成長期には過度な運動は控え、コンクリートなど堅い地面よりもやわらかい芝生を走らせる方が良いでしょう。
頭を使う遊びで知的好奇心を刺激して
イングリッシュ・ポインターは非常に賢く、能力が高い犬種のため、家庭犬として飼育していると刺激が足りず、イタズラをすることがあります。
知的好奇心を刺激するためにも、おもちゃやタオルを隠して見つける遊びなど、頭を使う遊びを日常的に取り入れてあげましょう。
イングリッシュ・ポインターは、運動とスキンシップが重要な犬種です。
イングリッシュ・ポインターの歴史
イングリッシュ・ポインターは、世界的に知名度が高く人気の犬種ですが、その歴史はあまり古くありません。
元になった犬種は、スペインやポルトガルの土着犬で、18世紀初頭のスペイン王妃継承戦争の際に、イギリスに渡りました。
この犬を土台として、フレンチ・ポインターやイタリアン・ポインター、フォックスハウンドなどを掛け合わせて、徐々にイングリッシュ・ポインターの原型が作られていきました。
その後、ブラッドハウンドやグレーハウンドの血統を取り入れて、俊敏性が増すように改良しました。こうして、嗅覚に優れ、俊足のイングリッシュ・ポインターが誕生しました。
やがて、イングリッシュ・ポインターは、優れた猟の実力が猟師や貴族に好まれるようになり、当時から広く飼育されていたイングリッシュ・セターと人気を二分する存在となりました。
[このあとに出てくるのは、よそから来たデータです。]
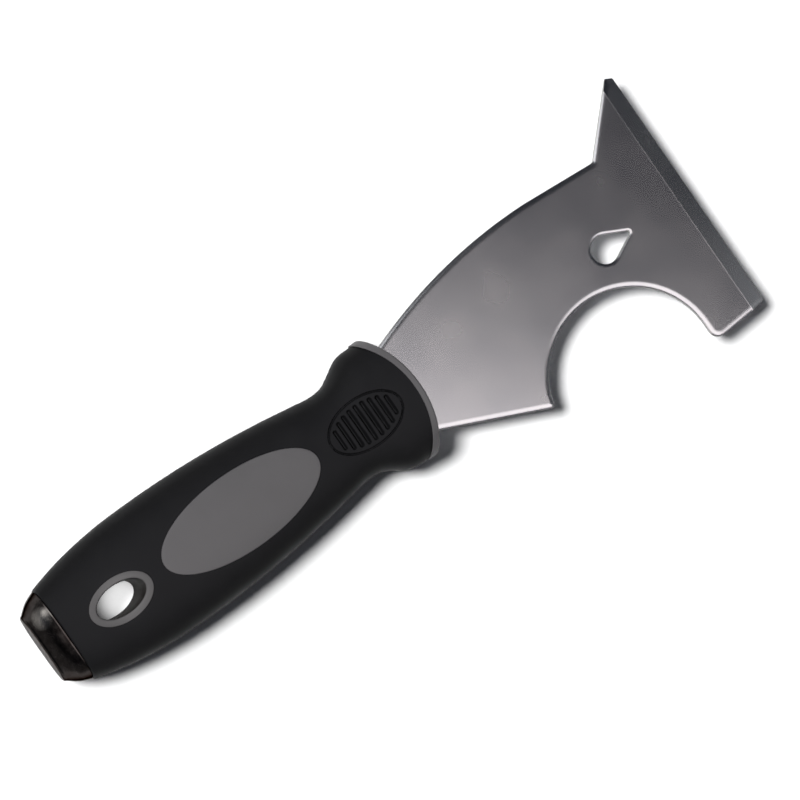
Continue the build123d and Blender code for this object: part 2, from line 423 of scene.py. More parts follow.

しかし、狩猟欲求の強さや、勇敢な気質が負けん気の強さとなり、やや扱いにくくなってしまいました。
そこでイングリッシュ・セターとの交配を行い、穏やかで優しい気質を取り入れることができました。
20世紀に入ると、動物愛護の高まりからスポーツとしての狩猟が少なくなり、代わりとしてイングリッシュ・ポインターはドッグショーで活躍するようになります。
獲物を見つけた時の、尻尾を高々と伸ばして片足を上げた姿勢(ポイント)に注目が集まり、より美しく凛々しい容姿になるように繁殖が重ねられています。
また、狩猟欲求を抑え、温和な性格へ改良され、より家庭犬としてふさわしい犬種となりました。現在でも狩猟が行われている地域では猟犬として活躍する、イギリスを代表する犬種のひとつです。
イングリッシュ・ポインターの値段価格
イングリッシュ・ポインターは、日本でも人気があり、猟犬としても飼育されているようです。
イングリッシュ・セターと比較すると、国内のブリーダーの数が少なく、入手しづらい犬種ではありますが、早めに予約や見学を入れることで迎え入れることは可能でしょう。
子犬の価格は、30万円ほどで、チャンピオンの血統をもっている場合には、さらに高価になります。
イングリッシュ・ポインターは、運動とスキンシップが重要な犬種です。この犬種の運動量に付き合え、たくさん触れ合う時間を確保できる人が飼い主には向いています。
アウトドアを一緒に楽しむ頼もしいパートナーになってくれる犬種ですので、イングリッシュ・ポインターに興味をもたれた方は、ぜひ本記事を参考にしていただければと思います。